Europe, the Middle East and Africa

• As noted, double-digit sales growth in travel retail was generated on new launch initiatives, global airline passenger traffic growth and new consumer coverage.
• Virtually all markets recorded net sales growth, with many posting double-digit increases, led by Central Europe, Italy, Israel, Spain and the Balkans and solid growth in Germany.
• In constant currency terms, sales growth in the region was strong with all countries generating sales gains except France, due to a decline in tourism, and the Middle East.
• Operating income increased, in part led by strong double-digit operating results in travel retail.

Asia Pacific

• Net sales increased on a reported basis with double-digit growth in Japan, Korea and Australia.
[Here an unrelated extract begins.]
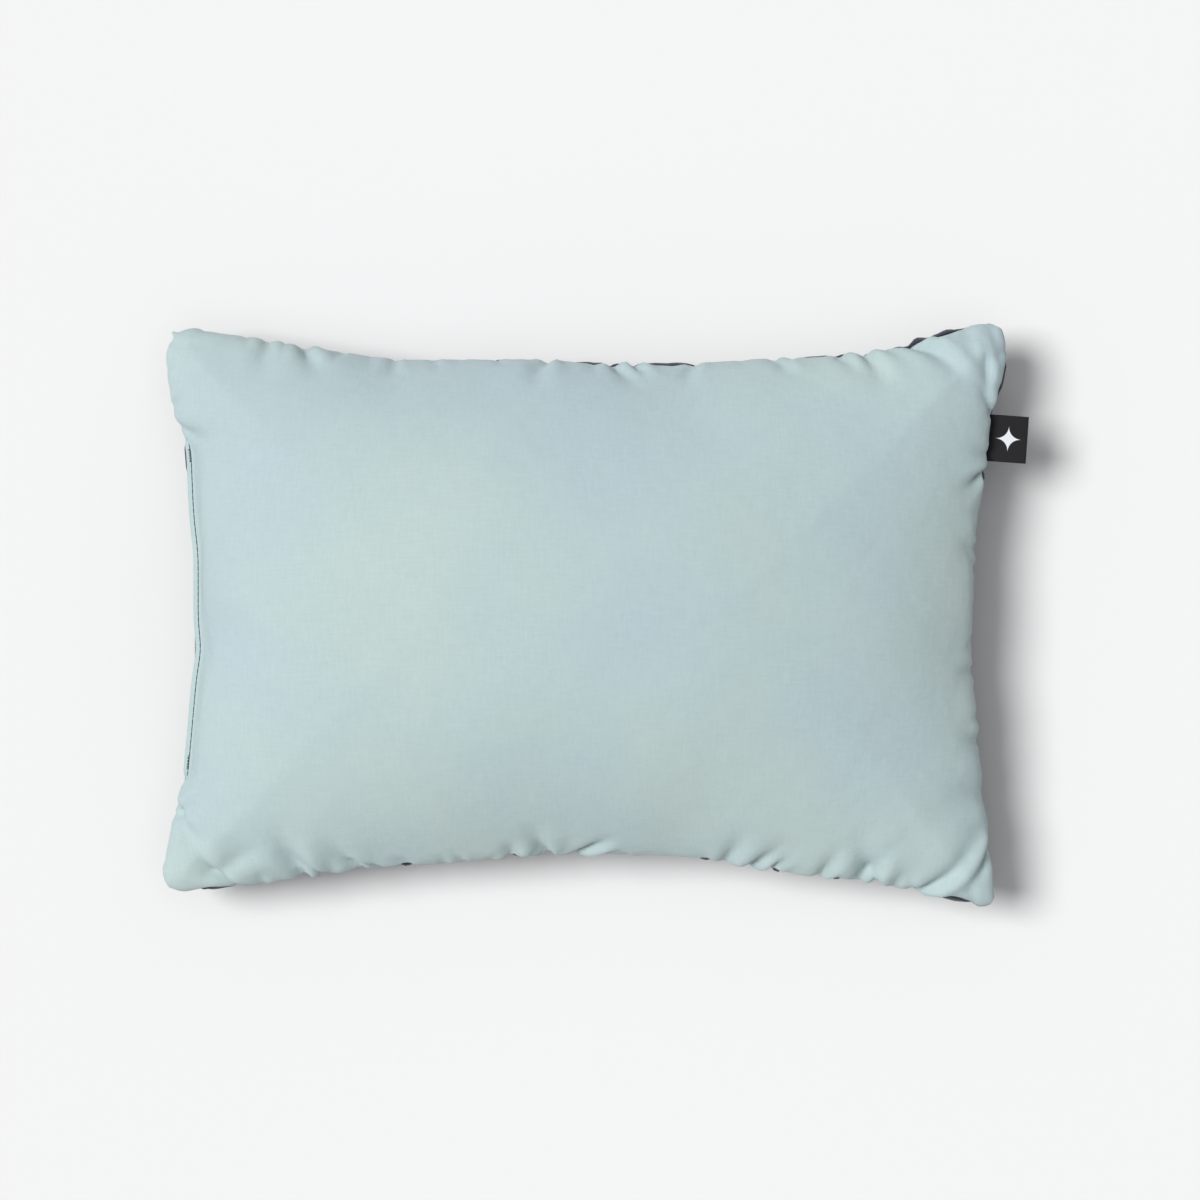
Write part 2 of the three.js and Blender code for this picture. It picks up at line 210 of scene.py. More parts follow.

Favourable foreign currency translation benefitted several markets in the region.
• Sales in constant currency increased in most countries with double-digit growth recorded in Korea, the Philippines and New Zealand. Higher sales in China reflected sales gains in most brands and strong double-digit increases in the online, freestanding store and speciality multi-channels.
• Sales in Hong Kong declined reflecting continued challenges, particularly for Estée Lauder, Clinique and La Mer brands, resulting from the reduction in Chinese tourism.

Moving into the fiscal 2017 second quarter and looking ahead to the full year, the company noted that global prestige beauty remains a vibrant industry estimated to grow approximately +4% to +5%.